◆ **Data**

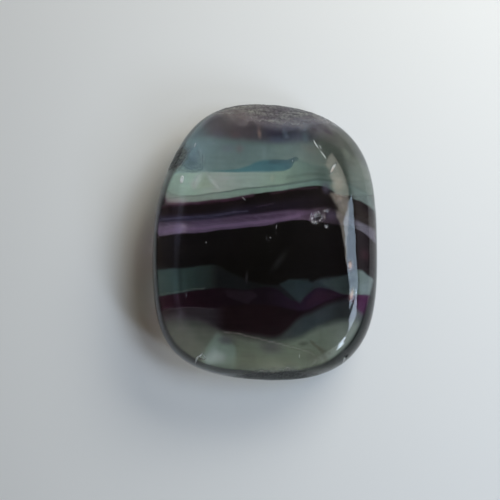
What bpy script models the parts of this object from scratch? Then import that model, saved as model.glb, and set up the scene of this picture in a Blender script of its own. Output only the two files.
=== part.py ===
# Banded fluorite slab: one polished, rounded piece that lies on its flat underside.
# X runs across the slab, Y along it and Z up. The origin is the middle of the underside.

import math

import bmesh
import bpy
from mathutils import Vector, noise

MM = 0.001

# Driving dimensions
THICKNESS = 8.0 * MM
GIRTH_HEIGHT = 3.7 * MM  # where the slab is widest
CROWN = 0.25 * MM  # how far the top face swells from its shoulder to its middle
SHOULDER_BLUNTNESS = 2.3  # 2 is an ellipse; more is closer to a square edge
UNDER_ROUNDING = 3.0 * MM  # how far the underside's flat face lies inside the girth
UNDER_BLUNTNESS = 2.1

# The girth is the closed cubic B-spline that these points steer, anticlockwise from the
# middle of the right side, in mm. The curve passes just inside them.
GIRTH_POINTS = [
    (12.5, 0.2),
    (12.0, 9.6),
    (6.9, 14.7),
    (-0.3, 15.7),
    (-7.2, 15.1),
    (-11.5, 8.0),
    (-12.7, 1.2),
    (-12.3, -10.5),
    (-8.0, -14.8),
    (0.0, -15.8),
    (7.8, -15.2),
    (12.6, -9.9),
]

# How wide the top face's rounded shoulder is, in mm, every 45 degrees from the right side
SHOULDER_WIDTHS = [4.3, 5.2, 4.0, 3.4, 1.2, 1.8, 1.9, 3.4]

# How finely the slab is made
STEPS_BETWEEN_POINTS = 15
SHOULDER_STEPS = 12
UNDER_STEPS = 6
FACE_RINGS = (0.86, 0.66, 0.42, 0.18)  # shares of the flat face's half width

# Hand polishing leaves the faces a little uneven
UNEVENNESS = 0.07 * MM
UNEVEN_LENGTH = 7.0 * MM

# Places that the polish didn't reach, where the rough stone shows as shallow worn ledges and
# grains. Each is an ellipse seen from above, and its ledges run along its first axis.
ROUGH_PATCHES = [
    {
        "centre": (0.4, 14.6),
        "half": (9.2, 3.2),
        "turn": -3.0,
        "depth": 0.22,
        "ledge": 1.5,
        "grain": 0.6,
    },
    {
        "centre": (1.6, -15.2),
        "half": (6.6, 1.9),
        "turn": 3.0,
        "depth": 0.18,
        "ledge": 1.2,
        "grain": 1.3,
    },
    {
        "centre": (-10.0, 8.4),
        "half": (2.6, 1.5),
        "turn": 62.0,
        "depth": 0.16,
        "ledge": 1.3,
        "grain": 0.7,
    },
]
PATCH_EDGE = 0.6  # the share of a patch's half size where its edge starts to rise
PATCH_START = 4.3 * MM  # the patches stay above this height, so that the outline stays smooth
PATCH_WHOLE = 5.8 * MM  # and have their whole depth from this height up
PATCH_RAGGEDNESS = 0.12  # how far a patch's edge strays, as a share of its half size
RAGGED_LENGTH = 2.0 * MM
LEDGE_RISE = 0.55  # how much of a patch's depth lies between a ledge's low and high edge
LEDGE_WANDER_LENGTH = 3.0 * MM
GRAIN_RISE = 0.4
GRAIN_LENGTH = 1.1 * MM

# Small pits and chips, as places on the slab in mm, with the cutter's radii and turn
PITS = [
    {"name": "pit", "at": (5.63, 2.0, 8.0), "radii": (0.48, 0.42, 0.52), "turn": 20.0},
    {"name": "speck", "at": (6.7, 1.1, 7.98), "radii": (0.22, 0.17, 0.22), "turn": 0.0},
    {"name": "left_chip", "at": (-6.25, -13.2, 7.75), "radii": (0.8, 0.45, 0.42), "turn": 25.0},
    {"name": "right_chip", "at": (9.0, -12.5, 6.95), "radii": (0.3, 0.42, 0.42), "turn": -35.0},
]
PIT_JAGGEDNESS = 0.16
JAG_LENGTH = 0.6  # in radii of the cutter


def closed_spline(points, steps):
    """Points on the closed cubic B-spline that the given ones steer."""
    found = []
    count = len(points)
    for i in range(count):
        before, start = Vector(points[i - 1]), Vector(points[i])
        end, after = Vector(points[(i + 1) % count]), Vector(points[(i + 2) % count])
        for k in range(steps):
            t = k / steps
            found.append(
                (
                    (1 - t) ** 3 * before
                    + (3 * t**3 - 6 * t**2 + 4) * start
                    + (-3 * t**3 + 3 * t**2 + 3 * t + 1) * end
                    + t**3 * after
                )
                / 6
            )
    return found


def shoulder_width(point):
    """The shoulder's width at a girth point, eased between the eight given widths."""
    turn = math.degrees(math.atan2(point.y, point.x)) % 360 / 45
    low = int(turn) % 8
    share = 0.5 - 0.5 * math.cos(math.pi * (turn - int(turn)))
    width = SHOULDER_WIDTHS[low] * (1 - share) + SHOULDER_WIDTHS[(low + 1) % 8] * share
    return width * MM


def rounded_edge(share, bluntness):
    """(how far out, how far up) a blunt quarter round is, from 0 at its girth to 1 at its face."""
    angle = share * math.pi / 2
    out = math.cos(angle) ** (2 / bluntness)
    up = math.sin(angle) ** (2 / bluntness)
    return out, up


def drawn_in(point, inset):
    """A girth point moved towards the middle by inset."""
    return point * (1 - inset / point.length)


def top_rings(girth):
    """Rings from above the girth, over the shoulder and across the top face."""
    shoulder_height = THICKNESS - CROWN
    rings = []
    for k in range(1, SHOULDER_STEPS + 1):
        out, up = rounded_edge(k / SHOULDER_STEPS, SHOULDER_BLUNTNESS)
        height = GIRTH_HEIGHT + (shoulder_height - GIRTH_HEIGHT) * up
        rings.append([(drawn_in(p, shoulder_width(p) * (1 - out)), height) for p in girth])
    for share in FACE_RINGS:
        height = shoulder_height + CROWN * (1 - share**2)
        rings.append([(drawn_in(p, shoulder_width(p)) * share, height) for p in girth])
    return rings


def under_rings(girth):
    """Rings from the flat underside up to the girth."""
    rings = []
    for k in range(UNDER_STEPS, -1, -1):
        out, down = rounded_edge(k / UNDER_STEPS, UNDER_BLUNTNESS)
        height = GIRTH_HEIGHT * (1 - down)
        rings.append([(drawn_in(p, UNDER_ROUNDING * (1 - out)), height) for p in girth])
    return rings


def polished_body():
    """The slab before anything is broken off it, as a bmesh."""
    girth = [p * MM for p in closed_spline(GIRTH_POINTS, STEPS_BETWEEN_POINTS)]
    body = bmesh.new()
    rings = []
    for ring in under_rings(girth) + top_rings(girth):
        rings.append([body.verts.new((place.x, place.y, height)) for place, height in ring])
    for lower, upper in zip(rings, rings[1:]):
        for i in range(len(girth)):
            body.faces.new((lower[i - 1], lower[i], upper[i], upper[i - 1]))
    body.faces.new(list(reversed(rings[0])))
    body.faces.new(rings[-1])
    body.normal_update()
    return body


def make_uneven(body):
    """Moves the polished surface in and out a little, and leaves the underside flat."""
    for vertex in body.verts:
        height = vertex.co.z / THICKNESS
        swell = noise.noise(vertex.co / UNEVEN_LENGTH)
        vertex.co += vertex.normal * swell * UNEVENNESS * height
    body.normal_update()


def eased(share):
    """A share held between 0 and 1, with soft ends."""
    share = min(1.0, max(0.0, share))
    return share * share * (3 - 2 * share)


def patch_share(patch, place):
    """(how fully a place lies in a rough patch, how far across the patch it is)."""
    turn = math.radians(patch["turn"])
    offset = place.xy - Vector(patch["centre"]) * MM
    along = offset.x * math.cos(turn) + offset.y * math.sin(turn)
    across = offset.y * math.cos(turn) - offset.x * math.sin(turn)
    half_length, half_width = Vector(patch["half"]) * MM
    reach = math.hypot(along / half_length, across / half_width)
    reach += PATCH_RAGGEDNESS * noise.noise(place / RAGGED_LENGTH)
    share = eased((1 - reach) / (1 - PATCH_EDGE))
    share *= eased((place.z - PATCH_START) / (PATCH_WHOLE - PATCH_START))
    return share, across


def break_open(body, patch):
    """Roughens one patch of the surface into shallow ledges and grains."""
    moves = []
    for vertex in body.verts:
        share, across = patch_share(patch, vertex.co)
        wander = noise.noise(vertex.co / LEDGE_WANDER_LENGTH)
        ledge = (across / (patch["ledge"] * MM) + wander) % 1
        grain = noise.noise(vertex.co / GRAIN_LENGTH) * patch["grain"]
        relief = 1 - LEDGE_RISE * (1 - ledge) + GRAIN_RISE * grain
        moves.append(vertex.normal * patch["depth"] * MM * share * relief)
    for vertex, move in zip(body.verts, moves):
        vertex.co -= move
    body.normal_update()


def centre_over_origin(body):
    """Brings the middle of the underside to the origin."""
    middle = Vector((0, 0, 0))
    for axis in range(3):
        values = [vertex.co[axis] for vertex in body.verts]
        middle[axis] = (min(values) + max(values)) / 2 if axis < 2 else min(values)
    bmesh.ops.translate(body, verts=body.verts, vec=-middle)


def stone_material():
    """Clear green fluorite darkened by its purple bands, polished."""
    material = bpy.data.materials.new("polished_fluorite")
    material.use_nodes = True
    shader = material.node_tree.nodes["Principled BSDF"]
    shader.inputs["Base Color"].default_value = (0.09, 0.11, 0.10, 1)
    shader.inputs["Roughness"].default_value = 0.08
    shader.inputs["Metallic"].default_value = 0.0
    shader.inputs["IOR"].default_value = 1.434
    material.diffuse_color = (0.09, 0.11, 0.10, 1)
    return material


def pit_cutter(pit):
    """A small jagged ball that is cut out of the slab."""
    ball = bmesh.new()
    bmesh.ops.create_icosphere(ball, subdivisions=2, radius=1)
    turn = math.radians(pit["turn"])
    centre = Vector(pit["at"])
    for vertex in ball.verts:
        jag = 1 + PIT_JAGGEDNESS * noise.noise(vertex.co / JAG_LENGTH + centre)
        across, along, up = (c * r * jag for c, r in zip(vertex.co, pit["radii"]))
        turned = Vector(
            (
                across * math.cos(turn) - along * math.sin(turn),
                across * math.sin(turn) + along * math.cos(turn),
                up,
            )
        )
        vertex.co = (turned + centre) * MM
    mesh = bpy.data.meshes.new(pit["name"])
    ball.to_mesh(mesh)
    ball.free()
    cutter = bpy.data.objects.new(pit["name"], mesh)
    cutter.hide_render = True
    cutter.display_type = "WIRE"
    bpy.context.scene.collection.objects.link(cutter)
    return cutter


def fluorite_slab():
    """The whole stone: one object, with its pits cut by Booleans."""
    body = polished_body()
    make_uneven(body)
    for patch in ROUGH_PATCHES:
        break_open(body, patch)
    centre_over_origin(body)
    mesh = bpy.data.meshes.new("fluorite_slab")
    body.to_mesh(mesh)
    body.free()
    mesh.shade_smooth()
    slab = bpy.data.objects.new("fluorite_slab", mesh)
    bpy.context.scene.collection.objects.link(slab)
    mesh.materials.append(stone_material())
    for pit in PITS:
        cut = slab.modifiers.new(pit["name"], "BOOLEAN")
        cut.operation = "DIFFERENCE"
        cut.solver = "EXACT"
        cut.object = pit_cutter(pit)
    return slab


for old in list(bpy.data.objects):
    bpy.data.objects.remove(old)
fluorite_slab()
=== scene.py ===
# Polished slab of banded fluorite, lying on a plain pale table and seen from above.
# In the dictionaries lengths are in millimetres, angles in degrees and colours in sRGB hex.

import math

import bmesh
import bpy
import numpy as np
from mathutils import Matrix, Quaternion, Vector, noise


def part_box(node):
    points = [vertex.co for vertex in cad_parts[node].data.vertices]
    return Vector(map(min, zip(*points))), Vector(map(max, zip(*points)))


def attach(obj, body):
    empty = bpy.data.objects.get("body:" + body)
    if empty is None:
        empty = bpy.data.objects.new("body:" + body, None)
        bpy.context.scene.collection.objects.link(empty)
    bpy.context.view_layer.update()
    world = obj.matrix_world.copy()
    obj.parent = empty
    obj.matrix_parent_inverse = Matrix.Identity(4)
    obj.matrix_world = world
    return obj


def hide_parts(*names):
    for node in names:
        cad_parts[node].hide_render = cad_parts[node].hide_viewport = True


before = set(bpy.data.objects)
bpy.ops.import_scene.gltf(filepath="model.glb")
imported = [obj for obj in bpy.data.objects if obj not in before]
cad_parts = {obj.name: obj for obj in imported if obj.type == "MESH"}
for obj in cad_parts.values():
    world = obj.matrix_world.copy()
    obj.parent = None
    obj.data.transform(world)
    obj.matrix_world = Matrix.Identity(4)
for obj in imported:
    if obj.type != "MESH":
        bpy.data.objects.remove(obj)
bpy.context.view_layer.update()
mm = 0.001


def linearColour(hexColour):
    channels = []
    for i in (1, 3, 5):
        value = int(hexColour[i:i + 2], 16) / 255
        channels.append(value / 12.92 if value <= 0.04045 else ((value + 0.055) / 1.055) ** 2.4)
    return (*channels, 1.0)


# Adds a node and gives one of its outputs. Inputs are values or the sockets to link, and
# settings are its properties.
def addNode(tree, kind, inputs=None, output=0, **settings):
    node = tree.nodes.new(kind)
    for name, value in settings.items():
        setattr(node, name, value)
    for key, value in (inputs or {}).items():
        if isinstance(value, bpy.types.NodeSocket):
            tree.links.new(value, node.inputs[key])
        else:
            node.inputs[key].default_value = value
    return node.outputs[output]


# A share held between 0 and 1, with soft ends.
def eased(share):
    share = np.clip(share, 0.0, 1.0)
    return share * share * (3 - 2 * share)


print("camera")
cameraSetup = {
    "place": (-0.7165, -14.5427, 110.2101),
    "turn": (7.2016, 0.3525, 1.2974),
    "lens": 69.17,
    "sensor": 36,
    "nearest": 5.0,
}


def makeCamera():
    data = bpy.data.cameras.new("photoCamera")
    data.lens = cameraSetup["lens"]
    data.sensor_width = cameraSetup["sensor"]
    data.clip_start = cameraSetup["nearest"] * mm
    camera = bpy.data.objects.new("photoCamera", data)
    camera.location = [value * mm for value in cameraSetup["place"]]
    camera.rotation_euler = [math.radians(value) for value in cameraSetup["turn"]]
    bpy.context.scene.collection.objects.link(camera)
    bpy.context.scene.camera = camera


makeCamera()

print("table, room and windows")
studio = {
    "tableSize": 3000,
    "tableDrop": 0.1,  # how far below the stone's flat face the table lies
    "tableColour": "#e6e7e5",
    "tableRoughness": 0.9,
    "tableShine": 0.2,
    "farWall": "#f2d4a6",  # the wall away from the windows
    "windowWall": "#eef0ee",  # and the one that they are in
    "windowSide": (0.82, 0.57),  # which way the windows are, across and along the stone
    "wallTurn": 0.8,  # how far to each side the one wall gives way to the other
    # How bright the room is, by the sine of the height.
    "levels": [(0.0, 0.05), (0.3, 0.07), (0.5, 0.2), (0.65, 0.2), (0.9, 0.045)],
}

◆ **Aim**
Give again the run of lines that opens at the line with "bpy.context.scene.collection.objects.link(slab)" and closes at the line with "import numpy as np", exactly, and only that run.

◆ **Solution for this exercise**
    bpy.context.scene.collection.objects.link(slab)
    mesh.materials.append(stone_material())
    for pit in PITS:
        cut = slab.modifiers.new(pit["name"], "BOOLEAN")
        cut.operation = "DIFFERENCE"
        cut.solver = "EXACT"
        cut.object = pit_cutter(pit)
    return slab


for old in list(bpy.data.objects):
    bpy.data.objects.remove(old)
fluorite_slab()
=== scene.py ===
# Polished slab of banded fluorite, lying on a plain pale table and seen from above.
# In the dictionaries lengths are in millimetres, angles in degrees and colours in sRGB hex.

import math

import bmesh
import bpy
import numpy as np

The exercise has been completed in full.